I think that there are many people with great ideas for projects. Most people do not get around to actually starting up these projects. It takes a lot of time which is usually not available. Without the Summer of Code I would not have had the time to start the project, let alone work on it for so many hours. Thank you Google!

The project would not be in his current state without my mentor. He helped me in setting up the development environment and automating the build- and test-process. Our meetings motivated me and helped me in keeping focused. I would recommend all (future) participants of the Summer of Code to meet with his/her mentor face-to-face, or at least in some interactive way. It helped me a lot, thank you Martin!

The following section is taken from my evaluation for the Summer of Code. I think it nicely summarizes the current progress of the project. The project has produced the following two libraries, together with tools to interface with them.

PHP-Front is a library with support for parsing and pretty-printing php, reflection of parsed sources, some generic traversals and a simple evaluation.
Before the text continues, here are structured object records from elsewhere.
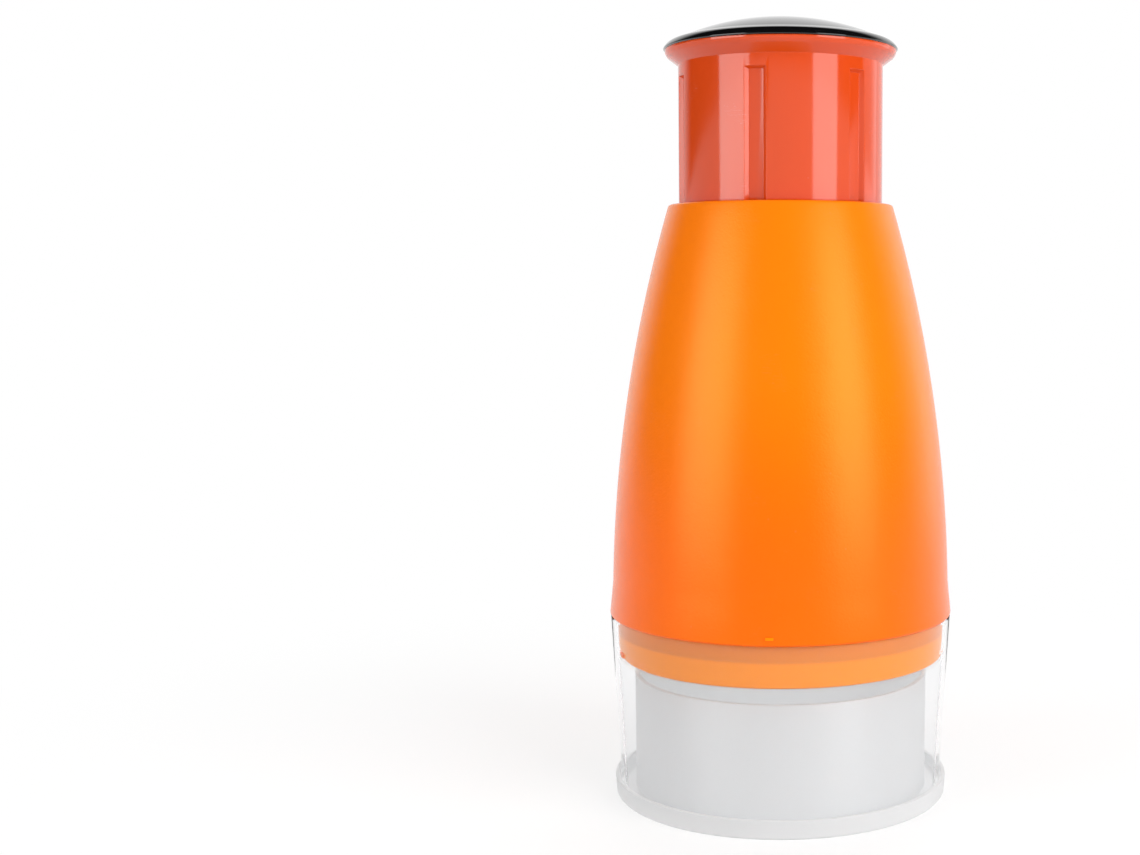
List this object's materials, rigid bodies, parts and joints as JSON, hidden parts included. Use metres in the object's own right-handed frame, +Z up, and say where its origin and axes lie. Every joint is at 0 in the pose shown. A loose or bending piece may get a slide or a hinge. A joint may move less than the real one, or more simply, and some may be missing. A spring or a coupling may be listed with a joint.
{
  "type": "garlic chopper",
  "caption": "Press-down garlic and herb chopper: a domed plunger in a bell-shaped body drives a turning zigzag blade into a cup inside a clear guard.",
  "frame": {"origin": "centre of the tray's underside, on the surface that the chopper stands on", "axes": "+Z up along the plunger's axis, -Y towards the front, where the alignment mark is, +X to the right seen from the front"},
  "size_m": [0.0974, 0.0975, 0.2185],
  "materials": {
    "orange_body": "satin orange moulding with a very fine grain",
    "red_plunger": "polished red-orange moulding",
    "black_cap": "polished black moulding",
    "clear_guard": "clear polished moulding",
    "milky_cup": "milky translucent moulding",
    "white_inner": "plain white moulding",
    "blade_steel": "polished stainless strip, ground at the edge",
    "plain_steel": "plain stainless steel"
  },
  "bodies": {
    "tray": {"tray_cup": "milky_cup"},
    "guard": {"clear_guard": "clear_guard"},
    "housing": {"body_shell": "orange_body", "guide_collar": "orange_body", "screw_posts": "orange_body", "neck_ring": "orange_body", "wiper_retainer": "white_inner", "bearing_plate": "white_inner", "plate_screws": "plain_steel", "cam_sleeve": "white_inner", "seat_washer": "plain_steel", "return_spring": "plain_steel"},
    "plunger": {"plunger_tube": "red_plunger", "plunger_bridge": "red_plunger", "shaft_bush": "red_plunger", "cap_dome": "black_cap"},
    "blade_unit": {"blade_shaft": "plain_steel", "cross_pin": "plain_steel", "thrust_washer": "plain_steel", "top_washer": "plain_steel", "top_screw": "plain_steel", "blade_carrier": "white_inner", "blade_clamp": "white_inner", "clamp_screws": "plain_steel", "carrier_screw": "plain_steel", "zigzag_blade": "blade_steel"},
    "wiper": {"wiper_disc": "white_inner"}
  },
  "joints": [
    {"name": "guard_lift", "type": "slide", "parent": "tray", "child": "guard", "axis": [0, 0, 1], "range_m": [0, 0.08]},
    {"name": "housing_twist", "type": "hinge", "parent": "guard", "child": "housing", "pos_m": [0, 0, 0.045], "axis": [0, 0, 1], "range_deg": [-30, 0]},
    {"name": "plunger_press", "type": "slide", "parent": "housing", "child": "plunger", "axis": [0, 0, -1], "range_m": [0, 0.0375], "stiffness_N_per_m": 350, "springref_m": -0.03, "deforming": ["return_spring"]},
    {"name": "blade_turn", "type": "hinge", "parent": "plunger", "child": "blade_unit", "pos_m": [0, 0, 0.2], "axis": [0, 0, 1], "range_deg": [0, 60.5]},
    {"name": "wiper_turn", "type": "hinge", "parent": "housing", "child": "wiper", "pos_m": [0, 0, 0.0427], "axis": [0, 0, 1], "range_deg": [0, 60.5]}
  ],
  "couplings": [
    {"joint": "blade_turn", "follows": "plunger_press", "rad_per_m": 27.925},
    {"joint": "wiper_turn", "follows": "plunger_press", "rad_per_m": 27.925}
  ]
}
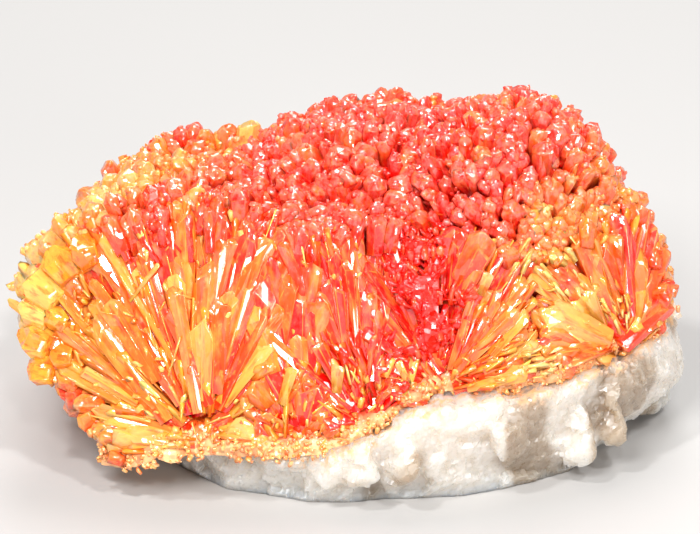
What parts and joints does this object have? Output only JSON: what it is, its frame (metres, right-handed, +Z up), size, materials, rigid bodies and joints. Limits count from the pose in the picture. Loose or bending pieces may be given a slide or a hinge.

This part is available as a separate package which provides a solid basis for transforming or inspecting PHP source code. I think that there will be more projects that are going to use this package for this purpose. One of the projects that I am already aware of is StringBorg.

PHP-SAT is the library that actually performs an analysis on the given source code. It tries to detect 7 bug patterns, more will be implemented later. It also check pre-conditions for functions and language construct to detect possible vulnerabilities. This last analysis will be improved over time.